Punctures for Theories of Class $\mathcal{S}_Γ$
Jonathan J. Heckman, Patrick Jefferson, Tom Rudelius, Cumrun Vafa
TL;DR
This work develops a framework to study punctures in class $\mathcal{S}_{\Gamma}$ theories, arising from M5-branes on $\mathbb{C}^2/\Gamma$, by encoding punctures as singular boundary data in the 5D affine ADE quiver obtained from circle reduction. It generalizes Nahm pole data to include commuting pairs of nilpotent matrices $Q$ and $\widetilde{Q}$ subject to orbifold constraints, with regular punctures corresponding to first-order poles; special cases recover the familiar class $\mathcal{S}$ puncture structure via $\Gamma$-trivial limits. The authors present several constructive ansätze—$\mathfrak{su}(2)_{Q}$, $\mathfrak{su}(2)_{Q} \times \mathfrak{su}(2)_{\widetilde{Q}}$, and $\mathfrak{su}(2)^{l}$ directed paths—to generate and classify punctures for A-, D-, and E-type singularities, finding nontrivial solutions for A- and D-type but not for E-type in the two-su(2) ansatz. These results extend the nilpotent-orbit/Nahm-pole framework of class $\mathcal{S}$ to $(1,0)$ theories and connect to $\Gamma$-equivariant Hilbert schemes and flavor-symmetry structures, with potential applications to the anomaly polynomial and superconformal index of the resulting 4D theories.
Abstract
With the aim of understanding compactifications of 6D superconformal field theories to four dimensions, we study punctures for theories of class $\mathcal{S}_Γ$. The class $\mathcal{S}_Γ$ theories arise from M5-branes probing $\mathbb{C}^2 / Γ$, an ADE singularity. The resulting 4D theories descend from compactification on Riemann surfaces decorated with punctures.

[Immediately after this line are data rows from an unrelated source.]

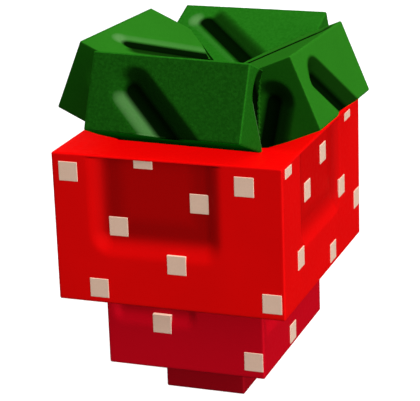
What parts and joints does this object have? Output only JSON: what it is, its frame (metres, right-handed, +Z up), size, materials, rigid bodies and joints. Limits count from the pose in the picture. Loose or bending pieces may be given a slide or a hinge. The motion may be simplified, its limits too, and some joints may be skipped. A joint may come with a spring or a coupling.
{
  "type": "block-style strawberry ornament",
  "caption": "Blocky strawberry made of stacked red blocks that step down to a small tip, with tilted green leaf blocks on top and square tan seed tiles.",
  "frame": {"origin": "under the middle of the leaf crown, at the height of the flat underside of the tip block", "axes": "+Z up through the crown, +X to the object's right and -Y out of its front face"},
  "size_m": [0.0723, 0.0769, 0.0956],
  "materials": {
    "red": "satin",
    "crimson": "satin",
    "dark_crimson": "satin",
    "leaf_green": "satin, leathery grain",
    "seed_tan": "matte"
  },
  "bodies": {
    "root": {"body_block": "red", "body_seed_back_1": "seed_tan", "body_seed_back_2": "seed_tan", "body_seed_back_3": "seed_tan", "body_seed_back_4": "seed_tan", "body_seed_back_5": "seed_tan", "body_seed_back_6": "seed_tan", "body_seed_back_7": "seed_tan", "body_seed_back_8": "seed_tan", "body_seed_front_1": "seed_tan", "body_seed_front_2": "seed_tan", "body_seed_front_3": "seed_tan", "body_seed_front_4": "seed_tan", "body_seed_front_5": "seed_tan", "body_seed_front_6": "seed_tan", "body_seed_front_7": "seed_tan", "body_seed_front_8": "seed_tan", "body_seed_left_1": "seed_tan", "body_seed_left_2": "seed_tan", "body_seed_left_3": "seed_tan", "body_seed_left_4": "seed_tan", "body_seed_left_5": "seed_tan", "body_seed_left_6": "seed_tan", "body_seed_left_7": "seed_tan", "body_seed_left_8": "seed_tan", "body_seed_right_1": "seed_tan", "body_seed_right_2": "seed_tan", "body_seed_right_3": "seed_tan", "body_seed_right_4": "seed_tan", "body_seed_right_5": "seed_tan", "body_seed_right_6": "seed_tan", "body_seed_right_7": "seed_tan", "body_seed_right_8": "seed_tan", "leaf_back": "leaf_green", "leaf_front": "leaf_green", "leaf_left": "leaf_green", "leaf_right": "leaf_green", "middle_block": "crimson", "middle_seed_back_1": "seed_tan", "middle_seed_back_2": "seed_tan", "middle_seed_front_1": "seed_tan", "middle_seed_front_2": "seed_tan", "middle_seed_left_1": "seed_tan", "middle_seed_right_1": "seed_tan", "tip_block": "dark_crimson"}
  },
  "joints": []
}
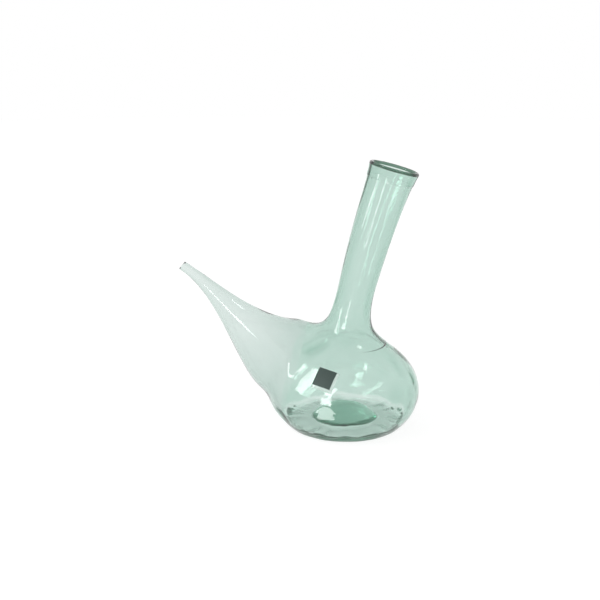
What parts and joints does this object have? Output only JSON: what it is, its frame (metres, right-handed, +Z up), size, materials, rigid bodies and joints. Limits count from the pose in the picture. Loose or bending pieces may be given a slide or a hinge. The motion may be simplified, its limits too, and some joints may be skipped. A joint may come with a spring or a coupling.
{
  "type": "wine pitcher",
  "caption": "Hand-blown glass wine pitcher with a squat round body, a leaning neck, a long tapering spout and a pushed-up base.",
  "frame": {"origin": "on the resting surface, under the middle of the whole object's length and depth", "axes": "+Z up out of the foot, -X along the way the spout points, +X the way the neck leans, +Y across the object's plane of symmetry"},
  "size_m": [0.2408, 0.1508, 0.2702],
  "materials": {
    "base": "clear green glass, thick",
    "bulb": "clear pale green glass",
    "neck": "clear pale green glass",
    "lip_collar": "clear pale green glass",
    "rim": "fire-rounded green glass edge",
    "spout": "clear near-colourless glass",
    "label_film": "clear sticker film",
    "label_face": "plain dark grey print"
  },
  "bodies": {
    "root": {"base": "base", "bulb": "bulb", "neck": "neck", "lip_collar": "lip_collar", "rim": "rim", "spout": "spout", "label_film": "label_film", "label_face": "label_face"}
  },
  "joints": []
}
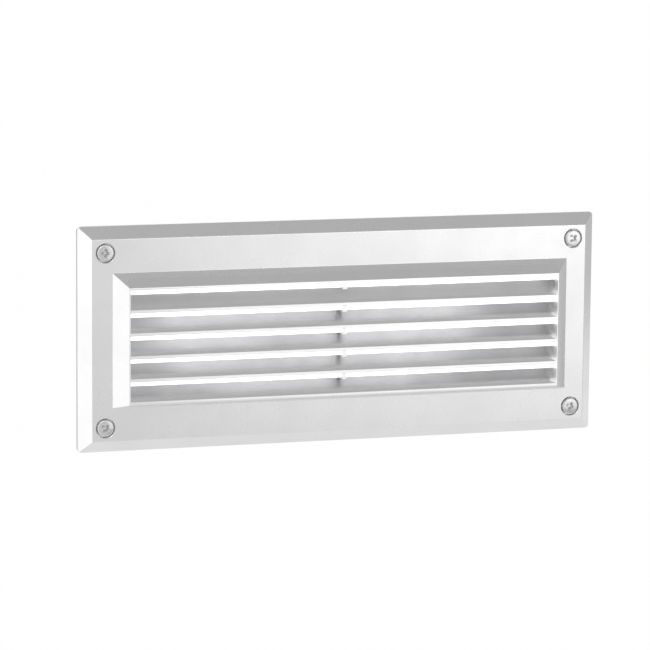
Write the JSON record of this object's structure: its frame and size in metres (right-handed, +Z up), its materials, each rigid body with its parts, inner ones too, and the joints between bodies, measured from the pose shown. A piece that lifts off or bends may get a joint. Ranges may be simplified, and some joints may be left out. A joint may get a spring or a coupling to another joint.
{
  "type": "step light",
  "caption": "Recessed brick-size step light: satin cast louvred cover with a bevelled rim and raised hood, frosted lens, lit board, driver and a cast box for the wall.",
  "frame": {"origin": "middle of the cover on the wall plane, which is the cover's rear rim", "axes": "+X along the cover, to the right seen from the front; +Y into the wall; +Z up"},
  "size_m": [0.254, 0.0884, 0.105],
  "materials": {
    "cast_cover": "satin cast metal, clear coated",
    "cover_screw_steel": "satin stainless steel",
    "washer_nylon": "matt black rubber",
    "frosted_glass": "frosted tempered glass, ground edges",
    "silicone": "matt grey silicone",
    "spring_steel": "rolled stainless strip",
    "zinc_screw": "zinc plated",
    "cast_box": "blasted raw casting",
    "cast_plug": "turned",
    "white_pan": "gloss white powder coat",
    "thermal_pad": "matt silicone",
    "light_board": "white solder mask",
    "led_chip": "yellow phosphor in a white frame",
    "white_nylon": "moulded",
    "black_rubber": "moulded, matt",
    "driver_case": "fine spark texture",
    "terminal_nylon": "moulded",
    "brass_screw": "bright turned brass",
    "tinned_lug": "tinned copper",
    "black_lead": "extruded insulation",
    "white_lead": "extruded insulation",
    "green_lead": "extruded insulation",
    "red_lead": "extruded insulation"
  },
  "bodies": {
    "housing": {"cover_gasket": "silicone", "back_box": "cast_box", "conduit_plug": "cast_plug", "reflector_tray": "white_pan", "tray_screws": "zinc_screw", "thermal_pad": "thermal_pad", "led_board": "light_board", "led_chips": "led_chip", "board_connector": "white_nylon", "board_screws": "zinc_screw", "lead_grommet": "black_rubber", "led_driver": "driver_case", "driver_screws": "zinc_screw", "terminal_block": "terminal_nylon", "terminal_screws": "brass_screw", "terminal_fixing_screws": "zinc_screw", "earth_lug": "tinned_lug", "earth_screw": "brass_screw", "live_lead": "black_lead", "neutral_lead": "white_lead", "earth_lead": "green_lead", "led_lead_positive": "red_lead", "led_lead_negative": "black_lead"},
    "cover": {"louvre_cover": "cast_cover", "lens": "frosted_glass", "lens_gasket": "silicone", "lens_clips": "spring_steel", "lens_clip_screws": "zinc_screw"},
    "washer_1": {"screw_washer_1": "washer_nylon"},
    "screw_1": {"cover_screw_1": "cover_screw_steel"},
    "washer_2": {"screw_washer_2": "washer_nylon"},
    "screw_2": {"cover_screw_2": "cover_screw_steel"},
    "washer_3": {"screw_washer_3": "washer_nylon"},
    "screw_3": {"cover_screw_3": "cover_screw_steel"},
    "washer_4": {"screw_washer_4": "washer_nylon"},
    "screw_4": {"cover_screw_4": "cover_screw_steel"}
  },
  "joints": [
    {"name": "cover_lift", "type": "slide", "parent": "housing", "child": "cover", "axis": [0, -1, 0], "range_m": [0, 0.06]},
    {"name": "screw_feed_1", "type": "slide", "parent": "cover", "child": "washer_1", "axis": [0, -1, 0], "range_m": [0, 0.01225]},
    {"name": "screw_turn_1", "type": "hinge", "parent": "washer_1", "child": "screw_1", "pos_m": [-0.1151, -0.0058, 0.0406], "axis": [0, -1, 0], "range_deg": [0, 6301]},
    {"name": "screw_feed_2", "type": "slide", "parent": "cover", "child": "washer_2", "axis": [0, -1, 0], "range_m": [0, 0.01225]},
    {"name": "screw_turn_2", "type": "hinge", "parent": "washer_2", "child": "screw_2", "pos_m": [0.1151, -0.0058, 0.0406], "axis": [0, -1, 0], "range_deg": [0, 6301]},
    {"name": "screw_feed_3", "type": "slide", "parent": "cover", "child": "washer_3", "axis": [0, -1, 0], "range_m": [0, 0.01225]},
    {"name": "screw_turn_3", "type": "hinge", "parent": "washer_3", "child": "screw_3", "pos_m": [-0.1151, -0.0058, -0.0406], "axis": [0, -1, 0], "range_deg": [0, 6301]},
    {"name": "screw_feed_4", "type": "slide", "parent": "cover", "child": "washer_4", "axis": [0, -1, 0], "range_m": [0, 0.01225]},
    {"name": "screw_turn_4", "type": "hinge", "parent": "washer_4", "child": "screw_4", "pos_m": [0.1151, -0.0058, -0.0406], "axis": [0, -1, 0], "range_deg": [0, 6301]}
  ],
  "couplings": [
    {"joint": "screw_turn_1", "follows": "screw_feed_1", "rad_per_m": 8976},
    {"joint": "screw_turn_2", "follows": "screw_feed_2", "rad_per_m": 8976},
    {"joint": "screw_turn_3", "follows": "screw_feed_3", "rad_per_m": 8976},
    {"joint": "screw_turn_4", "follows": "screw_feed_4", "rad_per_m": 8976}
  ]
}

We show that for class $\mathcal{S}_Γ$ theories, a puncture is specified by singular boundary conditions for fields in the 5D quiver gauge theory obtained from compactification of the 6D theory on a cylinder geometry. We determine general boundary conditions and study in detail solutions with first order poles. This yields a generalization of the Nahm pole data present for $1/2$ BPS punctures for theories of class $\mathcal{S}$. Focusing on specific algebraic structures, we show how the standard discussion of nilpotent orbits and its connection to representations of $\mathfrak{su}(2)$ generalizes in this broader context.